#### [Provided material]
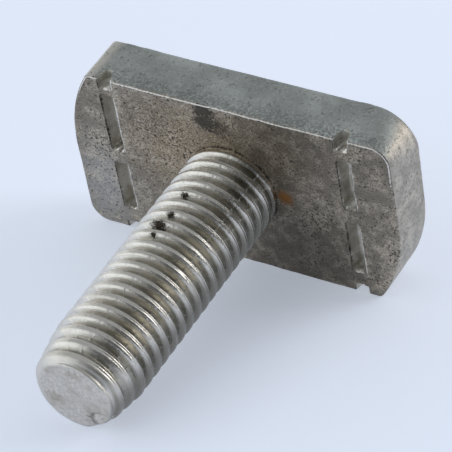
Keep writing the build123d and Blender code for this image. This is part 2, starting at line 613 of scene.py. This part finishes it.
def worn_point(points, length):
    """The flat point as it is cut: a slightly uneven face, and a chip on its
    lower right rim that sinks in with a ragged floor. The sinking is the
    chip's share of its depth less the unevenness, and fades out up the shank."""
    chip_x, chip_y, chip_reach, chip_depth = 2.4, -2.9, 1.5, 0.32
    away = np.hypot(points[:, 0] - chip_x, points[:, 1] - chip_y)
    chip = ease((chip_reach - away + 0.5 * noise(points, 0.7, 83)) / 0.5)
    chip = chip * (0.8 + 0.6 * noise(points, 0.35, 89))
    uneven = 0.03 * noise(points, 1.4, 85) + 0.012 * noise(points, 0.4, 87)
    sunk = (chip_depth * chip - uneven + 0.02) * ease((points[:, 2] - length + 0.8) / 0.7)
    return points - np.column_stack([0 * sunk, 0 * sunk, sunk])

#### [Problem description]
Repeat the material in full, exactly as it stands.

#### [Solution to this task]
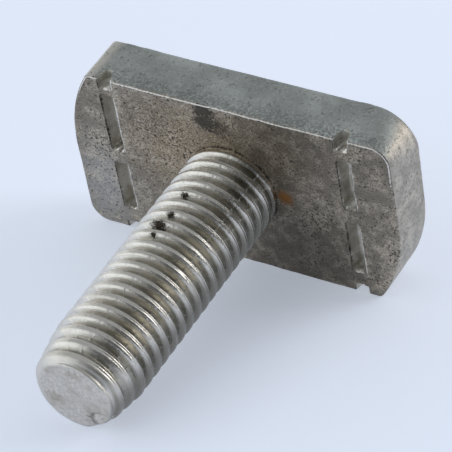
Keep writing the build123d and Blender code for this image. This is part 2, starting at line 613 of scene.py. This part finishes it.
def worn_point(points, length):
    """The flat point as it is cut: a slightly uneven face, and a chip on its
    lower right rim that sinks in with a ragged floor. The sinking is the
    chip's share of its depth less the unevenness, and fades out up the shank."""
    chip_x, chip_y, chip_reach, chip_depth = 2.4, -2.9, 1.5, 0.32
    away = np.hypot(points[:, 0] - chip_x, points[:, 1] - chip_y)
    chip = ease((chip_reach - away + 0.5 * noise(points, 0.7, 83)) / 0.5)
    chip = chip * (0.8 + 0.6 * noise(points, 0.35, 89))
    uneven = 0.03 * noise(points, 1.4, 85) + 0.012 * noise(points, 0.4, 87)
    sunk = (chip_depth * chip - uneven + 0.02) * ease((points[:, 2] - length + 0.8) / 0.7)
    return points - np.column_stack([0 * sunk, 0 * sunk, sunk])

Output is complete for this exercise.